▸ Problem description
Repeat the data verbatim.

▸ Given data
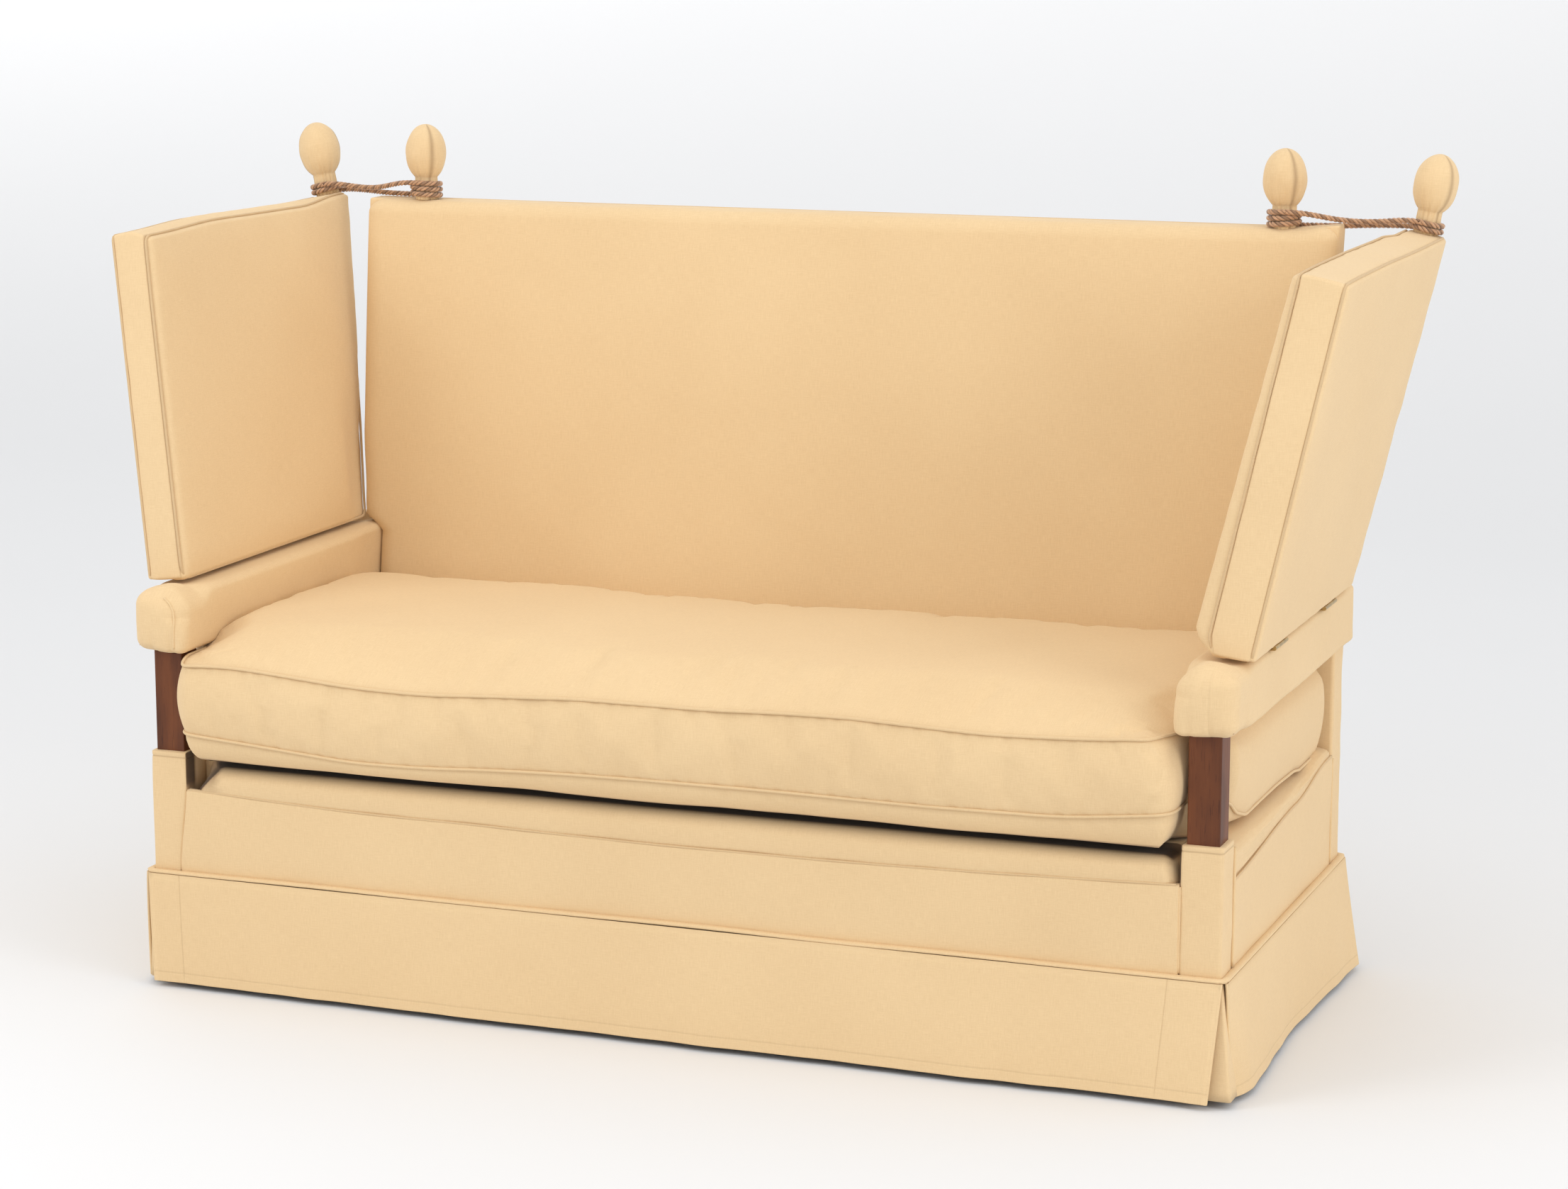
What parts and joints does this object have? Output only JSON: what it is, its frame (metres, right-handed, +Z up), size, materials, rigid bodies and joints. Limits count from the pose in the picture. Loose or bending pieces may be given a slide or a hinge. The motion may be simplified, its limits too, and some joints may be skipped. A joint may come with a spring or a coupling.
{
  "type": "knole sofa",
  "caption": "Knole sofa in pale gold cloth: high straight back, tall drop arms tied to the back's finials by twisted cord, one long seat cushion and a kick pleat skirt.",
  "frame": {"origin": "on the floor, under the middle of the sofa's overall box", "axes": "+X along the sofa's length towards its own left arm as a sitter has it, -Y towards the front, +Z up"},
  "size_m": [1.9058, 0.8475, 1.235],
  "materials": {
    "upholstery_fabric": "matte",
    "lining_cloth": "matte",
    "mahogany": "satin",
    "beech": "matte",
    "twisted_cord": "satin",
    "hinge_brass": "satin",
    "eye_iron": "matte",
    "spring_steel": "satin",
    "glide_steel": "satin"
  },
  "bodies": {
    "base": {"arm_rail_cores": "beech", "back_border": "upholstery_fabric", "back_centre_stud": "beech", "back_finial_cores": "beech", "back_finial_covers": "upholstery_fabric", "back_lower_rail": "beech", "back_stiles": "beech", "back_top_rail": "beech", "corner_blocks": "beech", "dust_cover": "lining_cloth", "foot_glides": "glide_steel", "front_border": "upholstery_fabric", "front_post_covers": "upholstery_fabric", "front_seat_rail": "beech", "front_skirt": "upholstery_fabric", "hinge_fixed_leaves": "hinge_brass", "hinge_pins": "hinge_brass", "inside_back_pad": "upholstery_fabric", "left_arm_rail_pad": "upholstery_fabric", "left_back_cord_winding": "twisted_cord", "left_cord_span": "twisted_cord", "left_front_post": "mahogany", "left_seat_rail": "beech", "left_skirt": "upholstery_fabric", "outside_back_panel": "upholstery_fabric", "pleat_inserts": "upholstery_fabric", "rear_post_covers": "upholstery_fabric", "rear_posts": "beech", "rear_seat_rail": "beech", "rear_skirt": "upholstery_fabric", "right_arm_rail_pad": "upholstery_fabric", "right_back_cord_winding": "twisted_cord", "right_cord_span": "twisted_cord", "right_front_post": "mahogany", "right_seat_rail": "beech", "right_skirt": "upholstery_fabric", "seat_cross_rail": "beech", "seat_deck_pad": "upholstery_fabric", "seat_springs": "spring_steel", "side_borders": "upholstery_fabric", "skirt_welt": "upholstery_fabric"},
    "left_arm": {"left_arm_frame": "beech", "left_arm_inside_pad": "upholstery_fabric", "left_arm_outside_panel": "upholstery_fabric", "left_arm_border": "upholstery_fabric", "left_arm_eye": "eye_iron", "left_arm_finial_core": "beech", "left_arm_finial_cover": "upholstery_fabric", "left_arm_cord_winding": "twisted_cord", "left_hinge_moving_leaves": "hinge_brass"},
    "right_arm": {"right_arm_frame": "beech", "right_arm_inside_pad": "upholstery_fabric", "right_arm_outside_panel": "upholstery_fabric", "right_arm_border": "upholstery_fabric", "right_arm_eye": "eye_iron", "right_arm_finial_core": "beech", "right_arm_finial_cover": "upholstery_fabric", "right_arm_cord_winding": "twisted_cord", "right_hinge_moving_leaves": "hinge_brass"},
    "cushion": {"seat_cushion": "upholstery_fabric"}
  },
  "joints": [
    {"name": "left_arm_drop", "type": "hinge", "parent": "base", "child": "left_arm", "pos_m": [-0.84, 0, 0.6], "axis": [0, -1, 0], "range_deg": [-5, 80], "deforming": ["left_cord_span"]},
    {"name": "right_arm_drop", "type": "hinge", "parent": "base", "child": "right_arm", "pos_m": [0.84, 0, 0.6], "axis": [0, 1, 0], "range_deg": [-5, 80], "deforming": ["right_cord_span"]},
    {"name": "cushion_slide", "type": "slide", "parent": "base", "child": "cushion", "axis": [0, -1, 0], "range_m": [0, 0.65]}
  ]
}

▸ Response to this exercise
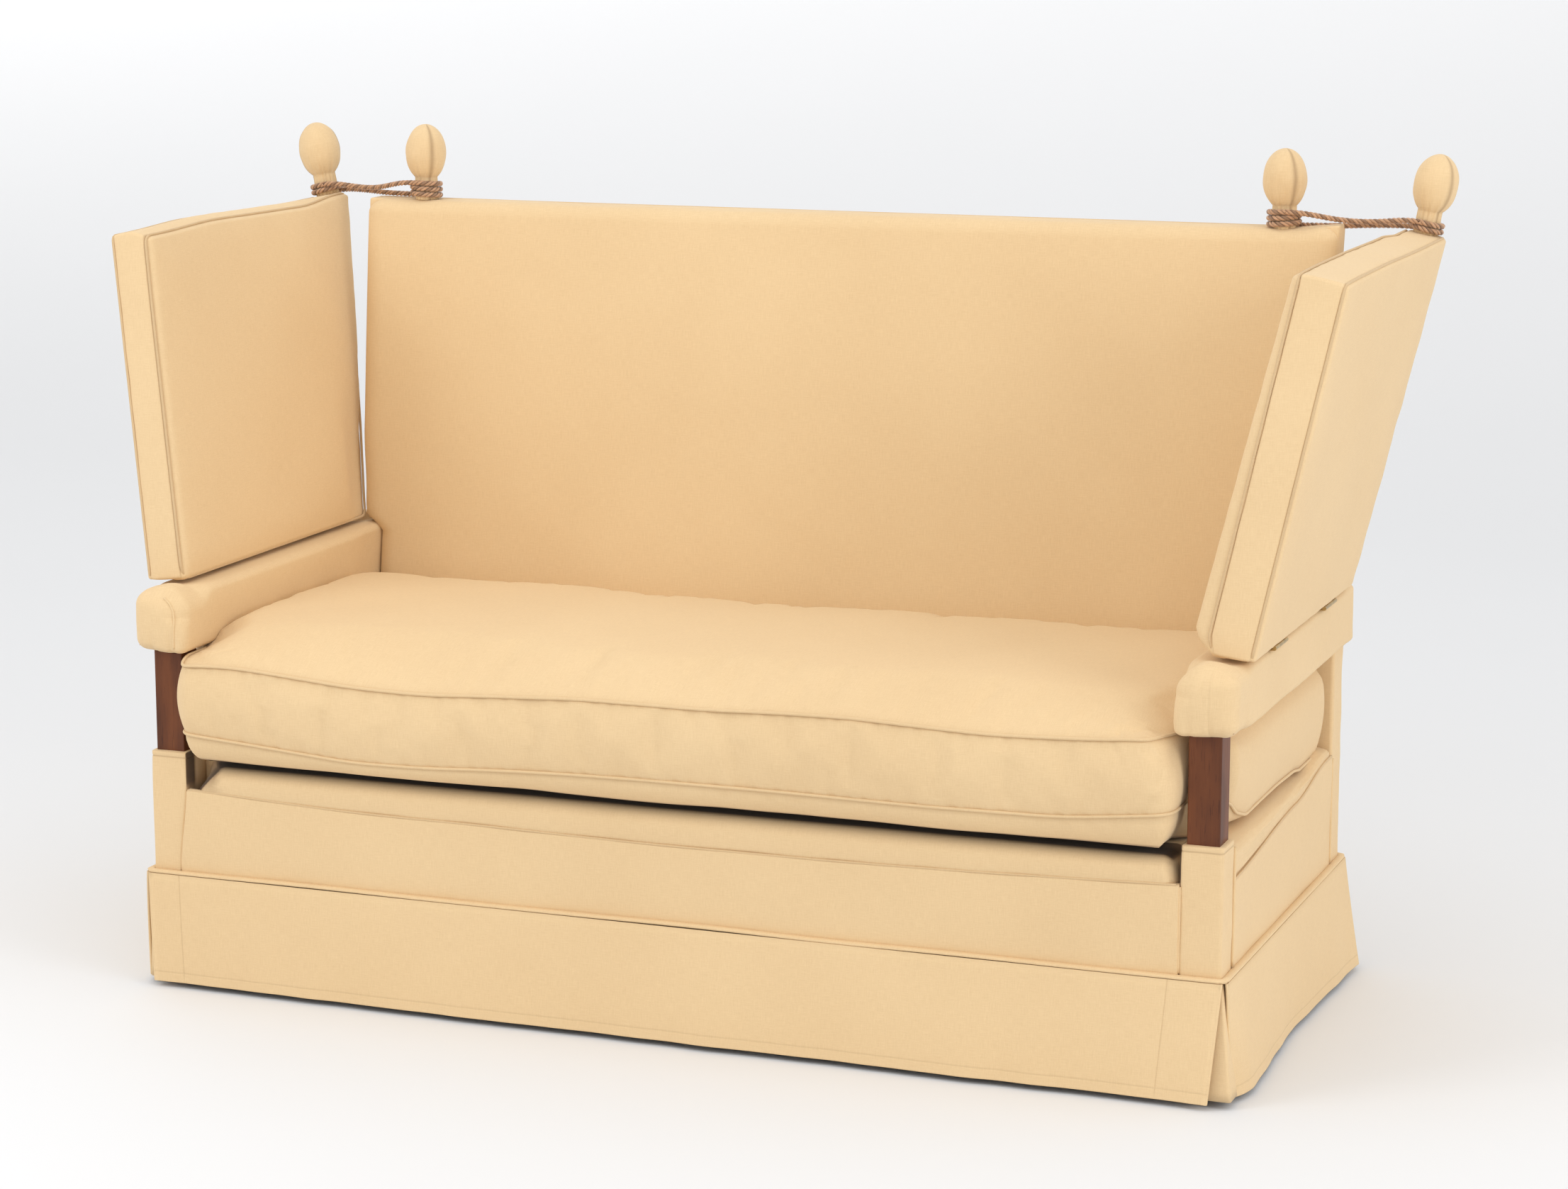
What parts and joints does this object have? Output only JSON: what it is, its frame (metres, right-handed, +Z up), size, materials, rigid bodies and joints. Limits count from the pose in the picture. Loose or bending pieces may be given a slide or a hinge. The motion may be simplified, its limits too, and some joints may be skipped. A joint may come with a spring or a coupling.
{
  "type": "knole sofa",
  "caption": "Knole sofa in pale gold cloth: high straight back, tall drop arms tied to the back's finials by twisted cord, one long seat cushion and a kick pleat skirt.",
  "frame": {"origin": "on the floor, under the middle of the sofa's overall box", "axes": "+X along the sofa's length towards its own left arm as a sitter has it, -Y towards the front, +Z up"},
  "size_m": [1.9058, 0.8475, 1.235],
  "materials": {
    "upholstery_fabric": "matte",
    "lining_cloth": "matte",
    "mahogany": "satin",
    "beech": "matte",
    "twisted_cord": "satin",
    "hinge_brass": "satin",
    "eye_iron": "matte",
    "spring_steel": "satin",
    "glide_steel": "satin"
  },
  "bodies": {
    "base": {"arm_rail_cores": "beech", "back_border": "upholstery_fabric", "back_centre_stud": "beech", "back_finial_cores": "beech", "back_finial_covers": "upholstery_fabric", "back_lower_rail": "beech", "back_stiles": "beech", "back_top_rail": "beech", "corner_blocks": "beech", "dust_cover": "lining_cloth", "foot_glides": "glide_steel", "front_border": "upholstery_fabric", "front_post_covers": "upholstery_fabric", "front_seat_rail": "beech", "front_skirt": "upholstery_fabric", "hinge_fixed_leaves": "hinge_brass", "hinge_pins": "hinge_brass", "inside_back_pad": "upholstery_fabric", "left_arm_rail_pad": "upholstery_fabric", "left_back_cord_winding": "twisted_cord", "left_cord_span": "twisted_cord", "left_front_post": "mahogany", "left_seat_rail": "beech", "left_skirt": "upholstery_fabric", "outside_back_panel": "upholstery_fabric", "pleat_inserts": "upholstery_fabric", "rear_post_covers": "upholstery_fabric", "rear_posts": "beech", "rear_seat_rail": "beech", "rear_skirt": "upholstery_fabric", "right_arm_rail_pad": "upholstery_fabric", "right_back_cord_winding": "twisted_cord", "right_cord_span": "twisted_cord", "right_front_post": "mahogany", "right_seat_rail": "beech", "right_skirt": "upholstery_fabric", "seat_cross_rail": "beech", "seat_deck_pad": "upholstery_fabric", "seat_springs": "spring_steel", "side_borders": "upholstery_fabric", "skirt_welt": "upholstery_fabric"},
    "left_arm": {"left_arm_frame": "beech", "left_arm_inside_pad": "upholstery_fabric", "left_arm_outside_panel": "upholstery_fabric", "left_arm_border": "upholstery_fabric", "left_arm_eye": "eye_iron", "left_arm_finial_core": "beech", "left_arm_finial_cover": "upholstery_fabric", "left_arm_cord_winding": "twisted_cord", "left_hinge_moving_leaves": "hinge_brass"},
    "right_arm": {"right_arm_frame": "beech", "right_arm_inside_pad": "upholstery_fabric", "right_arm_outside_panel": "upholstery_fabric", "right_arm_border": "upholstery_fabric", "right_arm_eye": "eye_iron", "right_arm_finial_core": "beech", "right_arm_finial_cover": "upholstery_fabric", "right_arm_cord_winding": "twisted_cord", "right_hinge_moving_leaves": "hinge_brass"},
    "cushion": {"seat_cushion": "upholstery_fabric"}
  },
  "joints": [
    {"name": "left_arm_drop", "type": "hinge", "parent": "base", "child": "left_arm", "pos_m": [-0.84, 0, 0.6], "axis": [0, -1, 0], "range_deg": [-5, 80], "deforming": ["left_cord_span"]},
    {"name": "right_arm_drop", "type": "hinge", "parent": "base", "child": "right_arm", "pos_m": [0.84, 0, 0.6], "axis": [0, 1, 0], "range_deg": [-5, 80], "deforming": ["right_cord_span"]},
    {"name": "cushion_slide", "type": "slide", "parent": "base", "child": "cushion", "axis": [0, -1, 0], "range_m": [0, 0.65]}
  ]
}